Shoulder dystocia is difficult to predict. Although many factors are correlated with an increased likelihood of shoulder dystocia — such as fetal macrosomia (a pre-birth weight of 9 pounds or over), maternal diabetes or obesity, gestation beyond 40 weeks, and a platypelliod or otherwise unusually shaped pelvis in the mother — the majority of women with those conditions deliver without shoulder dystocia. Usually, shoulder dystocia is caused not by a condition in the mother, but by the practical aspects of delivery. If the baby is in an unusual orientation during delivery, then, regardless of their size and regardless of the mother’s condition, their shoulder can become stuck on the pelvic bone.

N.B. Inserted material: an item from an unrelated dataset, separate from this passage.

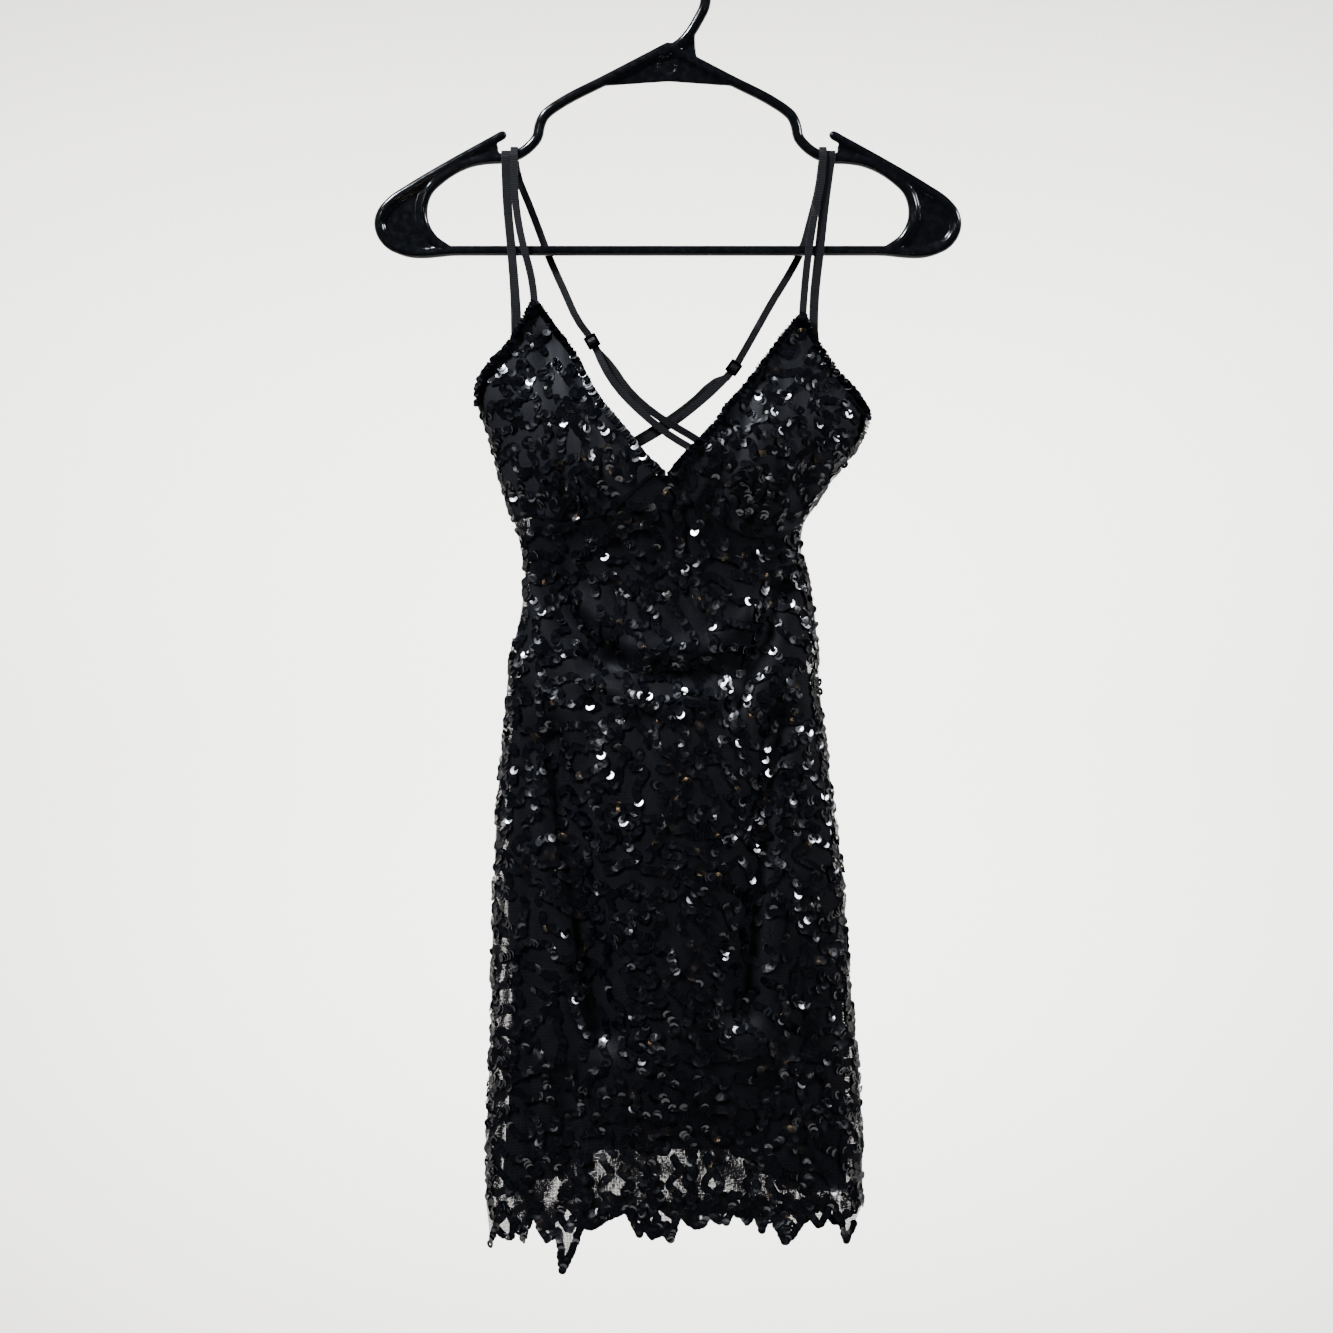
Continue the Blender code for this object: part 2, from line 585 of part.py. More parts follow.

Doctors, nurses and midwifes often can’t tell if a baby will develop shoulder dystocia before it happens. Once it happens, however,  doctors and midwives are trained to deal with it through a variety of methods, including by:

  • performing an episiotomy, in which a small incision is made to make more room for the baby;
  • the McRobert’s maneuver, in which the mother’s legs are flexed closely to her abdomen;
  • exerting pressure on the pubic bone;
  • intentionally breaking the newborn’s clavicle bone; or,
  • using  forceps or a vacuum to pull the child out.

The are two common types of medical malpractice that happen while treating shoulder dystocia.

Sometimes, the shoulder dystocia isn’t recognized and treated quickly enough, leading to hypoxia, oxygen deprivation, fetal distress, and brain damage.

Other times, the shoulder dystocia is treated with too much force or an improper technique, which can breaking the baby’s neck, injure the baby’s spinal cord, or, more commonly, damaging the brachial plexus and causing the nerve injuries that lead to Erb’s Palsy.

Thus, in a birth injury lawsuit alleging malpractice relating to shoulder dystocia, the case will often be decided by reviewing how quickly the hospital acted and if the delivering doctor used their technique correctly.